Earthly Powers by Anthony Burgess
My rating: 1 of 5 stars
"What you're trying to say about God it seems to me cannot be said ever ever, do you understand, about God... the human imagination is capable of a terrible amount of evil. God bless us, God save us from harm."
That quote sums up how I feel about this terrible book. Is it beautiful and brilliant? Undoubtedly so. But so was the former angel known as the Morning Star. I am a firm believer in the redemptive power of art and literature, and I was appalled at how this 600+ pager of a novel came to a close: such incredible promise, such explosive potential, and all for naught.

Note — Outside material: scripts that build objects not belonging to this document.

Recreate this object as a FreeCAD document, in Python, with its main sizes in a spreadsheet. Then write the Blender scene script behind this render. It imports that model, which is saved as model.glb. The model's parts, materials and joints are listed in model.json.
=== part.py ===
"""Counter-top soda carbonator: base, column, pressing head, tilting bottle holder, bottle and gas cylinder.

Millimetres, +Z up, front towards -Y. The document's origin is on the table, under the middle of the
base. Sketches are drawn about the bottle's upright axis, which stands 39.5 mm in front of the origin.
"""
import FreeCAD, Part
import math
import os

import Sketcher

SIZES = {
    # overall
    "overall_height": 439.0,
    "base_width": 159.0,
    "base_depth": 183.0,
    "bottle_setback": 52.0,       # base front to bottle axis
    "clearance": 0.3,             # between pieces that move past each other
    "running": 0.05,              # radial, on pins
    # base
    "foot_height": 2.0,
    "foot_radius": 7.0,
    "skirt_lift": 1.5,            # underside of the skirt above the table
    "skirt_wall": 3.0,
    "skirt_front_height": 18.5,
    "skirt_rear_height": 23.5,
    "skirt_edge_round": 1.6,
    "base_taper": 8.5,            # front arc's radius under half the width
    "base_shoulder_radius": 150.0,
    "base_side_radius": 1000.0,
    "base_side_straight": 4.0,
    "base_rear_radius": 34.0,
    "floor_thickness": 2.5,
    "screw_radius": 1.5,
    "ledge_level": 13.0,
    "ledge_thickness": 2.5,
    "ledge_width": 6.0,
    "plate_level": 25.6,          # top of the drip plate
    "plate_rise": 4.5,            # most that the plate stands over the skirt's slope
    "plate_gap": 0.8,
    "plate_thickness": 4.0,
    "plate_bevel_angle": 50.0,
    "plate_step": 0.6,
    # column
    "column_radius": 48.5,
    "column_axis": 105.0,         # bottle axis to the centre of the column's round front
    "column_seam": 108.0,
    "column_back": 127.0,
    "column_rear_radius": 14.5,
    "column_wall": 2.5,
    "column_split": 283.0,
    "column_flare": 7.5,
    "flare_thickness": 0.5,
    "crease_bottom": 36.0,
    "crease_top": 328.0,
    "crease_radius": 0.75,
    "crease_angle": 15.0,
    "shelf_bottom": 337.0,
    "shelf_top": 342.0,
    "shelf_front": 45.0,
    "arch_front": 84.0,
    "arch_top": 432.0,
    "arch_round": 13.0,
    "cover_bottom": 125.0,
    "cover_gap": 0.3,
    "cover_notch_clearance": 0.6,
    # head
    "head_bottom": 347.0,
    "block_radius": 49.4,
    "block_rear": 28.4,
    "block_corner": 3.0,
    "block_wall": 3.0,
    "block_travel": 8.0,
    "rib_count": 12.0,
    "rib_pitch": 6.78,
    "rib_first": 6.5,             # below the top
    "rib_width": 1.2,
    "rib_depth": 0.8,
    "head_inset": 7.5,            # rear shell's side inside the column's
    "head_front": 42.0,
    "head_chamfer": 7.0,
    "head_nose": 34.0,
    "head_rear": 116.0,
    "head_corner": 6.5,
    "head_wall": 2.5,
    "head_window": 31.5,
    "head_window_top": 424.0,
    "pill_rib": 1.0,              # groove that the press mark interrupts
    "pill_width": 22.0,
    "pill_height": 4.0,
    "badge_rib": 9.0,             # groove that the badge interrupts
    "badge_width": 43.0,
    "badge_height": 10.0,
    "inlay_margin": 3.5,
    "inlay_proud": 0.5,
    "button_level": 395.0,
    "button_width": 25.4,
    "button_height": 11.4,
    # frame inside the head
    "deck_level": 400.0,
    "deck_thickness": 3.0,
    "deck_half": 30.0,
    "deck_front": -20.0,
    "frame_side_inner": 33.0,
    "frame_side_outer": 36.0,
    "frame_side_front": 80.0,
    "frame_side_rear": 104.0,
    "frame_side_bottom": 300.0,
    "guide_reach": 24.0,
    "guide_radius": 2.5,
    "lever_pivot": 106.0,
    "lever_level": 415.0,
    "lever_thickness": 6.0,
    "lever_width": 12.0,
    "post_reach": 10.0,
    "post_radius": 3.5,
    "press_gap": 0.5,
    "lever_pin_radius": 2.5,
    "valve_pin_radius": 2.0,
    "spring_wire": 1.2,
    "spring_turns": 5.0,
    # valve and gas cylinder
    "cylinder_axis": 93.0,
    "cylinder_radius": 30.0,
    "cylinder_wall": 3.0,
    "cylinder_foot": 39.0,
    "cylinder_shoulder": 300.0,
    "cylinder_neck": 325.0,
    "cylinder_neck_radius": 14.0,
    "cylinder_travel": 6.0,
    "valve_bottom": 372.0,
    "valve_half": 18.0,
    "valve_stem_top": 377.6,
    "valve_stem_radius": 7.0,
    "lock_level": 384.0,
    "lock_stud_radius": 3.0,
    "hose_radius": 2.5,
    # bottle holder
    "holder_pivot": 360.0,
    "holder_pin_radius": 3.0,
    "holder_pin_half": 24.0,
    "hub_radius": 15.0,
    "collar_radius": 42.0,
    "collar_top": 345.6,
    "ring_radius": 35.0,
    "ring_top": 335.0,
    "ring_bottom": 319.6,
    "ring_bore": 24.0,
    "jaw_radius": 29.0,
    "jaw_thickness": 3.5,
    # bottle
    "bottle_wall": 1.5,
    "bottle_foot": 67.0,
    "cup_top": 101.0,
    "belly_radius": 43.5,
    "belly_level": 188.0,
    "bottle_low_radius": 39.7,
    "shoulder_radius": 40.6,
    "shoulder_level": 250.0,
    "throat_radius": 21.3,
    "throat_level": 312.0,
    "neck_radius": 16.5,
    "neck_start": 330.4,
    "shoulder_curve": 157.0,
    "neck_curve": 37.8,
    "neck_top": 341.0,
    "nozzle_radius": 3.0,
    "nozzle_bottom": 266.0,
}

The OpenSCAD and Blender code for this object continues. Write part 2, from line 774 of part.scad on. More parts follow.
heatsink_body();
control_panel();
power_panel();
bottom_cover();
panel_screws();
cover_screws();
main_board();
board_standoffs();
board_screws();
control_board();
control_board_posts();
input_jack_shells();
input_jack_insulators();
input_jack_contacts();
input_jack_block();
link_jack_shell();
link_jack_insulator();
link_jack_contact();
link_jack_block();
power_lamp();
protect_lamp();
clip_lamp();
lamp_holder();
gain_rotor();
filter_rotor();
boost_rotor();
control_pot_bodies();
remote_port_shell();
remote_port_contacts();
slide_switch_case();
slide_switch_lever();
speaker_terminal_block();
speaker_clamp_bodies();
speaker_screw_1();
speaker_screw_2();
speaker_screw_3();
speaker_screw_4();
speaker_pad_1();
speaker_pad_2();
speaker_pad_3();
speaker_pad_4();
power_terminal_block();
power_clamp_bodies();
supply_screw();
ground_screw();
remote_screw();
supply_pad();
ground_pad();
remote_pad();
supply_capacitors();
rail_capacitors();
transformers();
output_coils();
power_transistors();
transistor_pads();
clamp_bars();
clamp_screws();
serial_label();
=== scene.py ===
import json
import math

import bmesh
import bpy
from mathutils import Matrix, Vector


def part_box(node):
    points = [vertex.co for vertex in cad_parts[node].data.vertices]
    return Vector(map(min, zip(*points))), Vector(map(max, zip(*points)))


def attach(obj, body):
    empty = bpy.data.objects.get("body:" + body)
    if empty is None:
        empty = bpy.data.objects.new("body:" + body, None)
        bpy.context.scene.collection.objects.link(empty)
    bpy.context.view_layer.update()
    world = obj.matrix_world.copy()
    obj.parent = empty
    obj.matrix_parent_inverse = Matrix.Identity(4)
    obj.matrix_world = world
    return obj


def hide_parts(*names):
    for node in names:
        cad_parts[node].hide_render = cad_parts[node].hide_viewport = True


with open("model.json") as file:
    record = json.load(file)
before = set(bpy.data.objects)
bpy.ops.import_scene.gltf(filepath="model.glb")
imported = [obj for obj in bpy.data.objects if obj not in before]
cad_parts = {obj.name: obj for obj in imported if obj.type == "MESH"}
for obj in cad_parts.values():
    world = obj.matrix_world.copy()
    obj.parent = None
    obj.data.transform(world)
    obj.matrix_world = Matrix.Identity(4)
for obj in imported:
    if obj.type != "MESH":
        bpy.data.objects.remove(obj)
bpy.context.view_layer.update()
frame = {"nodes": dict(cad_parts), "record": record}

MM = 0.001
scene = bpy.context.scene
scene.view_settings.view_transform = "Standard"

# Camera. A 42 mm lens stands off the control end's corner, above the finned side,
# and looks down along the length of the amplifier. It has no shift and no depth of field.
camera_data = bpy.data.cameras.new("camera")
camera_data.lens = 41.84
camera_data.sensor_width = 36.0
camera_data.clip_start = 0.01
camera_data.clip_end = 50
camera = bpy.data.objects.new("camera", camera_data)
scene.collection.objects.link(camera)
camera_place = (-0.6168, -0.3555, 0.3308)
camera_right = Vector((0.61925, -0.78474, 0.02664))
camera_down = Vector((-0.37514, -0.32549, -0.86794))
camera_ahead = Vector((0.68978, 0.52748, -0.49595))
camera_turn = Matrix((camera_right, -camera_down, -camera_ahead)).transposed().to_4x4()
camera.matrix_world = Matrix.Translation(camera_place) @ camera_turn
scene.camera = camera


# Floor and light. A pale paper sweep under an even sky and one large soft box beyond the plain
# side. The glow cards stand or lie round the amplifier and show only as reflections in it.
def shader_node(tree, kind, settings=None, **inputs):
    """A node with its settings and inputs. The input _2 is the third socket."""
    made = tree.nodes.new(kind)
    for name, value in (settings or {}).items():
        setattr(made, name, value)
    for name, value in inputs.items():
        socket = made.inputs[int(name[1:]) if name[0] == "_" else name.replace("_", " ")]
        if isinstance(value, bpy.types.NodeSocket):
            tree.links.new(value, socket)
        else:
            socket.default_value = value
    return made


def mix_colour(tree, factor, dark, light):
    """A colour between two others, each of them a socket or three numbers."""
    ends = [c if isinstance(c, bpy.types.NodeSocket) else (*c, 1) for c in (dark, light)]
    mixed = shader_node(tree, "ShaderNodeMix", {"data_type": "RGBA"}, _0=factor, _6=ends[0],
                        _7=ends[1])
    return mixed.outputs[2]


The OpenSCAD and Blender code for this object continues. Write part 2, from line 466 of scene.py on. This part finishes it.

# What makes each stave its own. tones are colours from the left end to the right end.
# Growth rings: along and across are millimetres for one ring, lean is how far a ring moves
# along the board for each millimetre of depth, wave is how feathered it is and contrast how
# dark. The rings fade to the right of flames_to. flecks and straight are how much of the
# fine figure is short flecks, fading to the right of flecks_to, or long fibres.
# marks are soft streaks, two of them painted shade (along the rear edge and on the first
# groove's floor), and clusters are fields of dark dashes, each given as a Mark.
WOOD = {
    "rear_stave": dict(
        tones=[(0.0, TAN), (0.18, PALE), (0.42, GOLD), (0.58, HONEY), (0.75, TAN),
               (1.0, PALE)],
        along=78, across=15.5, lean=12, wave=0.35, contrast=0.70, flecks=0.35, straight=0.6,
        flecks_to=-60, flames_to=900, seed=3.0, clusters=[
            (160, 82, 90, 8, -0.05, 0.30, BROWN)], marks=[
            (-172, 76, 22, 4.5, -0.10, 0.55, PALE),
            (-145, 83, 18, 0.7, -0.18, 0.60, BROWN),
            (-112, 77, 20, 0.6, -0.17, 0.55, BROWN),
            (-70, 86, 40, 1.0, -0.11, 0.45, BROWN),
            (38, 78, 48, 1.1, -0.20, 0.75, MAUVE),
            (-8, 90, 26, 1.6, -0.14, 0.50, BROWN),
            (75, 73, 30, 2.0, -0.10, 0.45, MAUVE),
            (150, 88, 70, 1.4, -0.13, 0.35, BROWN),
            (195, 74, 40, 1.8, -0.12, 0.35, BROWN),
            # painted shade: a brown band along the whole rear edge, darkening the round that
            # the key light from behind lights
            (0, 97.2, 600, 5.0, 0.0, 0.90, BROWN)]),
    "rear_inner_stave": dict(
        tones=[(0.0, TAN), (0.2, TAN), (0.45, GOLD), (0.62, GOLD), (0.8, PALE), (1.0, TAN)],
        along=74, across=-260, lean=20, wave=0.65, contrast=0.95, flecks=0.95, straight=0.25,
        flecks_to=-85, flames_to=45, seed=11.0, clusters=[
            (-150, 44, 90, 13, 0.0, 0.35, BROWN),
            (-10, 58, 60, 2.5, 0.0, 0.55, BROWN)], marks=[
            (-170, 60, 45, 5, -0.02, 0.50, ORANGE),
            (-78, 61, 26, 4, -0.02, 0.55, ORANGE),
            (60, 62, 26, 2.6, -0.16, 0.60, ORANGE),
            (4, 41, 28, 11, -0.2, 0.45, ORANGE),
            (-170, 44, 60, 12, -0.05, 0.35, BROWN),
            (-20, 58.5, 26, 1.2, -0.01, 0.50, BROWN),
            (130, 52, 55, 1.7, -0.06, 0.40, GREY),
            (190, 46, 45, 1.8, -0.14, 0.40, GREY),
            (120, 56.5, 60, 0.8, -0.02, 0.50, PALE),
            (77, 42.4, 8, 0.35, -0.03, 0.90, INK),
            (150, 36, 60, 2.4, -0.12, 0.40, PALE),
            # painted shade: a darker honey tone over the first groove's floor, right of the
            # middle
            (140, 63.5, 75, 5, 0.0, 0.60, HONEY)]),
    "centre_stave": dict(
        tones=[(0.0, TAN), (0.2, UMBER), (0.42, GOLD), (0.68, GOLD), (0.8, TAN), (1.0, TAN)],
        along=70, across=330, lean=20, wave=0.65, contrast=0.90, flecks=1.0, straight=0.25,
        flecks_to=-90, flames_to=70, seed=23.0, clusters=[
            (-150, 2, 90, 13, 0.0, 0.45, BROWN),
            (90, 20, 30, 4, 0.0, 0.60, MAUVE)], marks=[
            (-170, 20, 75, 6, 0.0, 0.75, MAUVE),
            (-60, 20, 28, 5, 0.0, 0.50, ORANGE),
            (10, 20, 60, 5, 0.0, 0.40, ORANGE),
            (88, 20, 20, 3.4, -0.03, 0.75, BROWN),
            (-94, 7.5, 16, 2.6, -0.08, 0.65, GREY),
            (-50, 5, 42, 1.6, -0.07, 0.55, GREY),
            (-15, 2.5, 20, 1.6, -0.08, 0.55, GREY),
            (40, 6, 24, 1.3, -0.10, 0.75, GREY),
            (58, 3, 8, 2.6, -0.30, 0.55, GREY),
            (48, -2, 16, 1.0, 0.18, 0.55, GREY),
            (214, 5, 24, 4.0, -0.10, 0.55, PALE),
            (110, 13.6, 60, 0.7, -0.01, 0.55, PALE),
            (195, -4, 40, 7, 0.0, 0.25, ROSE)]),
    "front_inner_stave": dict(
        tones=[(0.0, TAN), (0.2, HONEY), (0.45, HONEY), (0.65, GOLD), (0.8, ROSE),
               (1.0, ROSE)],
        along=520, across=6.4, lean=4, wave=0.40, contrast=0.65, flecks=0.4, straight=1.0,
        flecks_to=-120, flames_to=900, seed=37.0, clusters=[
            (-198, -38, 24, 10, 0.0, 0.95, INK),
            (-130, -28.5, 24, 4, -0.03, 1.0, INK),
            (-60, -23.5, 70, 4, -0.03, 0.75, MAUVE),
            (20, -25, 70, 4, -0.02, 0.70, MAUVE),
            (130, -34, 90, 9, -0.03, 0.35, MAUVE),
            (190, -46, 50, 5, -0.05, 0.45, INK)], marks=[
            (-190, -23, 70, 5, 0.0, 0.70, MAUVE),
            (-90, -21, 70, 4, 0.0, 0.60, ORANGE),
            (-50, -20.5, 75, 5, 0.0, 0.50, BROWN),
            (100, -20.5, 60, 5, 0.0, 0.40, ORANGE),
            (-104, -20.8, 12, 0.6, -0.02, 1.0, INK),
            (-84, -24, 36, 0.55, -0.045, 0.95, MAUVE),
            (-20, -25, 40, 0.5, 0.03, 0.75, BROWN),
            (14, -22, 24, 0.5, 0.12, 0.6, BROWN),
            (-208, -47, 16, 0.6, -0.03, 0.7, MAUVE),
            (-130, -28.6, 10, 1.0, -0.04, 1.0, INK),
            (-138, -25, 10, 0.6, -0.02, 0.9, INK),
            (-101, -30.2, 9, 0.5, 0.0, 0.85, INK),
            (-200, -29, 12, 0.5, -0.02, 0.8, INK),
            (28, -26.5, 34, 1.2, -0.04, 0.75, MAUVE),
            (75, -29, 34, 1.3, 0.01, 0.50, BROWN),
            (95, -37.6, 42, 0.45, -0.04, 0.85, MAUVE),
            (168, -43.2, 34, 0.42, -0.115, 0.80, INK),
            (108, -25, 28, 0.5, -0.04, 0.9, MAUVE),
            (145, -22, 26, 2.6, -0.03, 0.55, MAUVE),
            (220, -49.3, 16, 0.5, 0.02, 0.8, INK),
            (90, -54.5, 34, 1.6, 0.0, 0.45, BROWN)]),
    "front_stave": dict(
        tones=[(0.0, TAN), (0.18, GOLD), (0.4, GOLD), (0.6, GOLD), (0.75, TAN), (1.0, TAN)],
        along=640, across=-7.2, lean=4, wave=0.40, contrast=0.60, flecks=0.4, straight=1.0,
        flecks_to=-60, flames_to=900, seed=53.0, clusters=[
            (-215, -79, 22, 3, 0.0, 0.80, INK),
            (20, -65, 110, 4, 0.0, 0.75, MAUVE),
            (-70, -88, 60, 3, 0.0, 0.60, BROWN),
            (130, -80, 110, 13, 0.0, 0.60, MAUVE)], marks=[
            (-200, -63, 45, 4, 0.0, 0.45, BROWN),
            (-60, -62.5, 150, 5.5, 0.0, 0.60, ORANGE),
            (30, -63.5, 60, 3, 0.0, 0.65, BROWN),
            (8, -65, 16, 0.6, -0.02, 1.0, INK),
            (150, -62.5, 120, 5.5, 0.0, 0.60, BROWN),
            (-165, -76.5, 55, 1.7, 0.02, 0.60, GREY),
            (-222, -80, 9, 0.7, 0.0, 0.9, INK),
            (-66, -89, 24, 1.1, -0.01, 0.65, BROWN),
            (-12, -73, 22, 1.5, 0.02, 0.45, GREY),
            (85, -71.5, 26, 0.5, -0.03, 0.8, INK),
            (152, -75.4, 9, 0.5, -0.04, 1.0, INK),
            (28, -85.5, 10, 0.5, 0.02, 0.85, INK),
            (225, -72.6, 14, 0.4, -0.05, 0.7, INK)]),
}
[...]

It is a very lengthy, very learned memoir that starts out with perhaps the most infamous sentence in English literature (too foul to be reproduced here), which should have warned me about its contents. It tells of a man who is asked to confirm a late pope's sanctity unto sainthood, who sifts through his memories of living through perhaps one of the most evil of centuries (the 20th), who sees and lives through much evil.
I do wonder what the author meant to accomplish by this fearsome work. This should come with a warning: "not for ye of little faith." It seems to be written by one who has a passionate love/hatred for the Catholic church, and for any form of organized religion. If there was such a genre as "fictional theology" or "theological fiction," then this book would exemplify it: most of the dialogue and conflicts revolve around matters of faith, as well as of gender and sex.
Some might define great literature in terms of technique, of the weight of ideas, the erudition of an author who can write with authority on all matters anthropological, musical, literary and linguistic. By that rubric, they would say this is a great novel.
But great literature should also ennoble, not enfeeble; encourage, not demoralize. And by that metric, this book gets a solitary star.